Die Verfassungsbeschwerde hatte Erfolg. Die Unverletzlichkeit der Wohnung steht unter einem besonderen grundrechtlichen Schutz. Notwendiger und grundsätzlich auch hinreichender Anlass für einen Eingriff ist der (Anfangs-) Verdacht einer Straftat. Dieser muss auf konkreten Tatsachen beruhen und über vage Anhaltspunkte und bloße Vermutungen hinausreichen. Eine Durchsuchung muss zur Ermittlung und Verfolgung der vorgeworfenen Tat erforderlich und mit Blick auf den verfolgten gesetzlichen Zweck erfolgversprechend sein und in angemessenem Verhältnis zu der Schwere der vorgeworfenen Straftat und der Stärke des Tatverdachts stehen. An die Durchsuchung bei einer nicht verdächtigen Person, die durch ihr Verhalten auch aus Sicht der Ermittlungsbehörden in keiner Weise Anlass zu den Ermittlungsmaßnahmen gegeben hat, sind besondere Anforderungen zu stellen. So müssen konkrete Gründe dafür sprechen, dass der gesuchte Beweisgegenstand in den zu durchsuchenden Räumlichkeiten des Unverdächtigen gefunden werden kann. An ausreichenden Anhaltspunkten für einen Auffindeverdacht fehlt es hier.

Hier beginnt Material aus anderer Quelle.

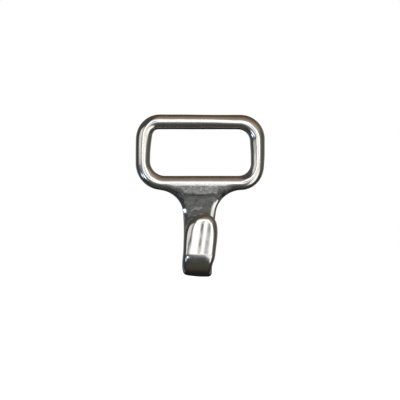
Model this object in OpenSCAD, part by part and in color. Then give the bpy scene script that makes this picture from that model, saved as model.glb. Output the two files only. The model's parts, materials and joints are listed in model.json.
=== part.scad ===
// Webbing strap hook: a rectangular loop of round bar with an open J hook below it.
// Origin at the centre of the loop's top bar, +Z up, +X to the right, the hook opens towards -Y.

/* [Strap loop] */
// Clear width of the strap slot, for 25 mm webbing
slot_w = 26.1; // [24:0.1:32]
// Clear height of the strap slot
slot_h = 12.1; // [10:0.1:16]
// Diameter of the loop's round bar
bar_d = 3.7; // [3.5:0.1:4]
// Inner corner radius of the slot
slot_r = 2.9; // [2:0.1:4]

/* [Blade] */
// Thickness of the blade
blade_t = 3; // [2.6:0.1:3.2]
// Radius on the blade's long edges
edge_r = 1.1; // [0.5:0.1:1.25]
// Width of the shank just under the neck
shank_w = 8.4; // [7.5:0.1:9.5]
// Radius of the flare between the loop and the shank
flare_r = 6.4; // [5:0.1:7]
// How far the shank stands left of the loop's middle
shank_offset = 0.2; // [0:0.1:0.5]

/* [Hook] */
// Clear gap between the shank and the tongue
throat = 5.8; // [5:0.1:7]
// Diameter of the round seat at the bottom of the throat
seat_d = 6; // [5.2:0.1:7.2]
// Drop from the top bar's axis to the seat's axis
seat_drop = 34.2; // [33:0.1:38]
// Tilt of the seat's axis, down to the right
seat_tilt = 4; // [0:0.5:6]
// Blade width at the bottom of the bend
bend_w = 7.5; // [7:0.1:9]
// How much wider the blade is where the bend begins and ends
bend_waist = 0.3; // [0:0.1:0.6]
// How far the bend stands left of the loop's middle
bend_offset = 0.5; // [0:0.1:0.8]
// Widest part of the tongue
tongue_w = 8.2; // [7.5:0.1:9.5]
// Height of the tongue above the seat's axis
tongue_h = 10.2; // [9:0.1:12]
// Length of the tongue's rounded end
tip_len = 4.4; // [3:0.1:5]
// How far the tongue starts right of the bend
tongue_shift = 0.4; // [0:0.1:0.6]
// Lean of the tongue to the right
tongue_lean = 5.5; // [0:0.5:8]

/* [Neck fillets] */
// How far each fillet stands above the blade's face
fillet_rise = 0.28; // [0.2:0.01:0.3]
// How far each fillet reaches below the lower bar's axis
fillet_drop = 3.6; // [3:0.1:4]
// Width of each fillet along its lower edge
fillet_w = 9.6; // [8:0.1:10]
// How much further each fillet spreads at the bar, on either side
fillet_spread = 1.2; // [0:0.1:2]
// Height of the slope along each fillet's lower edge
fillet_slope = 0.5; // [0.2:0.1:1]

/* [Hidden] */
polished = "gainsboro";
as_cast = "gray";
$fn = 96;

bar_r = bar_d / 2;
half_t = blade_t / 2;
corner_r = slot_r + bar_r;                 // corner radius of the bar's own centre line
bar_x = slot_w / 2 + bar_r;                // centre line of each side bar
low_bar_z = -(slot_h + bar_d);             // axis of the lower bar
flare_z = low_bar_z - bar_r - flare_r;     // the flare arcs run out along the loop's lower edge
bend_r = throat / 2 + half_t;              // radius of the blade's middle layer in the bend
bend_y = -bend_r;                          // depth of the seat's axis
tip_z = tongue_h - tip_len;                // where the tongue's rounded end begins, above the seat's axis
tip_power = 2.4;                           // 2 would make that end an ellipse, more makes it blunter
bar_clear = 14;                            // half length of the tools that cut the neck to the lower bar
web_steps = 9;
shank_steps = 5;
bend_steps = 20;
tongue_steps = 5;
tip_steps = 9;
arc_points = 5;                            // points on each rounded corner of the blade's section

// A vector turned about Y, so that +X dips by angle a.
function dip(v, a) = [v.x * cos(a) + v.z * sin(a), v.y, -v.x * sin(a) + v.z * cos(a)];

// Rounded rectangle w by t, as [across, outwards] points.
function section(w, t) =
    let (r = min(edge_r, 0.49 * w, 0.49 * t))
    [for (c = [0:3], i = [0:arc_points])
        let (a = 90 * (c + i / arc_points))
        [(c % 3 == 0 ? 1 : -1) * (w / 2 - r) + r * cos(a), (c < 2 ? 1 : -1) * (t / 2 - r) + r * sin(a)]];

// A section placed at p, dipped by tilt, with its outward side turned to angle turn in the bend.
function ring(p, tilt, turn, w, t) =
    [for (s = section(w, t)) p + dip([s.x, s.y * cos(turn), -s.y * sin(turn)], tilt)];

// The seat's own frame: x along its axis, y back, z up.
function on_seat(p) = [-bend_offset, bend_y, -seat_drop] + dip(p, seat_tilt);
function sway(turn) = turn > 90 ? tongue_shift * pow(cos(turn), 2) : 0;

shank_start = [-shank_offset, 0, flare_z];
shank_end = on_seat([0, bend_r, 0]);
tongue_start = on_seat([tongue_shift, -bend_r, 0]);
bend_end_w = bend_w + bend_waist;          // blade width where the bend begins and ends

// Half width of the neck at angle a of the flare arcs: 0 at the bar, 90 at the shank.
function neck_half_w(a) = shank_w / 2 + flare_r * (1 - sin(a));

web_rings = concat(
    [ring([-shank_offset, 0, low_bar_z], 0, 0, 2 * neck_half_w(0) - blade_t, blade_t)],
    [for (i = [0:web_steps - 1])
        let (a = 90 * i / web_steps)
        ring([-shank_offset, 0, flare_z + flare_r * cos(a)], 0, 0, 2 * neck_half_w(a), blade_t)]);

shank_rings = [for (i = [0:shank_steps - 1])
    let (k = i / shank_steps)
    ring(shank_start + k * (shank_end - shank_start), k * seat_tilt, 0,
         shank_w + k * (bend_end_w - shank_w), blade_t)];

bend_rings = [for (i = [0:bend_steps - 1])
    let (turn = 180 * i / bend_steps,
         w = lookup(turn, [[0, bend_end_w], [90, bend_w], [130, bend_w], [180, bend_end_w]]))
    ring(on_seat([sway(turn), bend_r * cos(turn), -bend_r * sin(turn)]), seat_tilt, turn, w, blade_t)];

// A point h above the tongue's start, along its lean.
function on_tongue(h) = tongue_start + dip([0, 0, h], tongue_lean);
function tongue_tilt(h) = lookup(h, [[0, seat_tilt], [tip_z, tongue_lean]]);

tongue_rings = [for (i = [0:tongue_steps - 1])
    let (h = tip_z * i / tongue_steps)
    ring(on_tongue(h), tongue_tilt(h), 180,
         lookup(h, [[0, bend_end_w], [tip_z, tongue_w]]), blade_t)];

// The end closes in both directions: round in front view, and rounded over its thickness.
tip_rings = [for (i = [0:tip_steps])
    let (s = sin(86 * i / tip_steps),
         left = tip_len * (1 - s),
         w = tongue_w * pow(1 - pow(s, tip_power), 1 / tip_power),
         t = left > half_t ? blade_t : 2 * sqrt(half_t * half_t - pow(half_t - left, 2)))
    ring(on_tongue(tip_z + tip_len * s), tongue_lean, 180, w, t)];

// One closed skin through all the rings, capped at both ends.
module skin(rings) {
    n = len(rings[0]);
    last = len(rings) - 1;
    sides = [for (i = [0:last - 1], j = [0:n - 1])
        let (a = i * n + j, b = i * n + (j + 1) % n)
        each [[a, b, b + n], [a, b + n, a + n]]];
    caps = [[for (j = [n - 1:-1:0]) j], [for (j = [0:n - 1]) last * n + j]];
    polyhedron([for (r = rings, p = r) p], concat(sides, caps));
}

module bar(length) {
    cylinder(r = bar_r, h = length, center = true);
}

module corner(turn) {
    rotate([90, turn, 0]) rotate_extrude(angle = 90) translate([corner_r, 0]) circle(bar_r);
}

module lower_bar(length) {
    translate([0, 0, low_bar_z]) rotate([0, 90, 0]) bar(length);
}

module strap_loop() {
    across = 2 * (bar_x - corner_r);
    upright = -low_bar_z - 2 * corner_r;
    color(polished) {
        rotate([0, 90, 0]) bar(across);
        lower_bar(across);
        for (side = [-1, 1]) {
            translate([side * bar_x, 0, low_bar_z / 2]) bar(upright);
        }
        translate([bar_x - corner_r, 0, -corner_r]) corner(0);
        translate([corner_r - bar_x, 0, -corner_r]) corner(-90);
        translate([corner_r - bar_x, 0, low_bar_z + corner_r]) corner(180);
        translate([bar_x - corner_r, 0, low_bar_z + corner_r]) corner(90);
    }
}

module hook_blade() {
    color(polished) difference() {
        skin(concat(web_rings, shank_rings, bend_rings, tongue_rings, tip_rings));
        lower_bar(2 * bar_clear);
        translate([-bend_offset, bend_y, -seat_drop]) rotate([0, 90 + seat_tilt, 0])
            cylinder(d = seat_d, h = 4 * bend_w, center = true);
    }
}

// The filled corner between the lower bar and one face of the blade. It is drawn for the front.
module neck_fillet() {
    rise_y = -(half_t + fillet_rise);
    toe_z = low_bar_z - fillet_drop;
    toe_x = fillet_w / 2;
    top_x = toe_x + fillet_spread;
    side_profile = [[0, low_bar_z], [rise_y, low_bar_z], [rise_y, toe_z + fillet_slope],
                    [-half_t, toe_z], [0, toe_z]];
    front_outline = [[-toe_x, toe_z], [toe_x, toe_z], [top_x, low_bar_z], [-top_x, low_bar_z]];
    color(as_cast) difference() {
        intersection() {
            translate([-bar_clear, 0, 0]) rotate([90, 0, 90])
                linear_extrude(2 * bar_clear) polygon(side_profile);
            translate([-shank_offset, 0, 0]) rotate([90, 0, 0])
                linear_extrude(blade_t) polygon(front_outline);
        }
        lower_bar(2 * bar_clear);
        translate([-bar_clear, -half_t, low_bar_z - 2 * fillet_drop])
            cube([2 * bar_clear, blade_t, 2 * fillet_drop]);
    }
}

module front_fillet() {
    neck_fillet();
}

module rear_fillet() {
    mirror([0, 1, 0]) neck_fillet();
}

strap_loop();
hook_blade();
front_fillet();
rear_fillet();
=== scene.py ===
"""The looks of a webbing strap hook: a cast, hand-polished steel loop with an open J hook below it.

Lengths are in millimetres while a shape is worked out, and in metres in the mesh. The axes are the frame's
own: +Z up, +X to the right, and the hook opens towards -Y.
"""
import json
import math

import bpy
import numpy as np
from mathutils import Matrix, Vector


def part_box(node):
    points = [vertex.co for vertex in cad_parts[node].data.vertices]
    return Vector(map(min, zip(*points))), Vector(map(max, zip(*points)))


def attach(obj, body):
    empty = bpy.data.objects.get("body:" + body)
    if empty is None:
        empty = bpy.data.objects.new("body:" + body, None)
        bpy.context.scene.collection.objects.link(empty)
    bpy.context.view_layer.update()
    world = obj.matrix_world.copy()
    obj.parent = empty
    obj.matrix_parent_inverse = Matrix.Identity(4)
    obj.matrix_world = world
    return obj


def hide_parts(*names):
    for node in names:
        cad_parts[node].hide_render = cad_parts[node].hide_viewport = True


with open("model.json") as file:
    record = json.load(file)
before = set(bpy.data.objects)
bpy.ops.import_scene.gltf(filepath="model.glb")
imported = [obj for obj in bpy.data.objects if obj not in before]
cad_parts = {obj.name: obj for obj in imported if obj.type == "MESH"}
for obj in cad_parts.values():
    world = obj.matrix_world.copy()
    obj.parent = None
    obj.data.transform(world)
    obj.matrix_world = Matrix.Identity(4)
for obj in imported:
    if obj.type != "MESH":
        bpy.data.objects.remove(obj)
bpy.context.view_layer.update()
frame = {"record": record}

MM = 1000.0


def box_mm(node):
    low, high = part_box(node)
    return np.array(low) * MM, np.array(high) * MM


# ---------------------------------------------------------------- sizes: the loop, then the blade

LOOP_LOW, LOOP_HIGH = box_mm("strap_loop")
BLADE_LOW, BLADE_HIGH = box_mm("hook_blade")
MOUNTS = {m["name"]: m for m in frame["record"]["mounts"]}

BAR_R = (LOOP_HIGH[1] - LOOP_LOW[1]) / 2
BAR_X = LOOP_HIGH[0] - BAR_R                   # centre line of the right side bar
LOW_BAR_Z = LOOP_LOW[2] + BAR_R                # axis of the lower bar
CORNER_R = 4.75                                # corner radius of the bar's centre line
SLOT_X, SLOT_Z = 13.08, 6.04                   # half the slot's width and height
SLOT_AT = (0.05, -7.95)                        # middle of the slot
LOOP_X, LOOP_Z = 16.79, 9.77                   # half the loop's width and height
LOOP_AT_Z = -7.9
LOOP_CORNERS = (6.25, 6.3, 6.9, 6.0)           # outer radii: top left, top right, bottom left, bottom right
SLOT_CORNERS = (1.4, 3.2, 3.9, 3.2)            # inner radii, in the same order
SLOT_LEAN = (0.6, 0.2)                         # how far the slot's sides lean in at the top: left, right
LOOP_LEAN = (0.09, 0.3)                        # how far the loop leans in: top left, bottom right
TOP_LEAN = 0.11                                # how much higher the loop is on its left
LOW_BAR_LEAN = 0.13                            # the lower bar is a little fuller below its front line
TOP_RIGHT_LEAN = 0.12                          # and so is the top bar towards its right end
SIDE_FLATS = ((1, -0.42, 0.055), (-1, 0.42, 0.035))     # polishing flats: side, radians round the bar, depth
FLAT_WIDTH = 0.35                              # radians
LOOP_WAVES = ((0.010, 6.0, 5), (0.0012, 1.8, 7))        # unevenness of the polish: depth, wavelength, seed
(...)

Nach den szenebezogenen Erkenntnissen von Polizei und Staatsanwaltschaft konnte allenfalls davon ausgegangen werden, dass sich das Banner – gut versteckt, aber leicht erreichbar – irgendwo bei der etwa 60 gewaltaffine Personen umfassenden Gruppierung befindet, wobei es als unwahrscheinlich angesehen wurde, dass eine Führungskraft das Banner aufbewahre. (BVerfG , Beschl. v. 11.01.2016 – 2 BvR 1361/13)

§§ 256 Abs. 1 Nr. 5, 250, 244 Abs. 2 StPO – Behördliches Zeugnis oder Gutachten, Unmittelbarkeitsgrundsatz, Beweisaufnahme; hier: Verlesung polizeilicher Observationsberichte. Polizeiliche Observationsberichte können grundsätzlich gem. § 256 Abs. 1 Nr. 5 StPO in der Hauptverhandlung verlesen und somit eingeführt werden. Die Aufklärungspflicht kann aber – nötigenfalls zusätzlich – eine Vernehmung der Ermittlungsperson gebieten. (LG Berlin, Beschl. v. 19.02.2014 – (533) 254 Js 33/13 Kls (33/13))

III. Sonstiges


Zur Thematik: Darf der Beschuldigte im Ermittlungsverfahren getäuscht werden? – Zur grundsätzlichen Zulässigkeit aktiver Täuschung im Ermittlungsverfahren. Ein lesenswerter Beitrag von Staatsanwalt Bijan Nowrousian in der Zeitschrift Neue Zeitschrift für Strafrecht, NStZ 11/2016, S. 625ff.
In der NStZ 03/2016, S. 139ff ist ein interessanter Beitrag von Staatsanwalt Dr. Benjamin Krause zu dem Thema: IP-Tracking durch Ermittlungsbehörden: Ein Fall für § 100g StPO? – Zugleich Besprechung des BGH-Beschl. v. 23.09.2014 – 1 BGs 210/14 zu finden. Entgegen dem BGH hält der Verfasser für IP-Tracking einen Beschluss nach § 100g StPO für nicht erforderlich.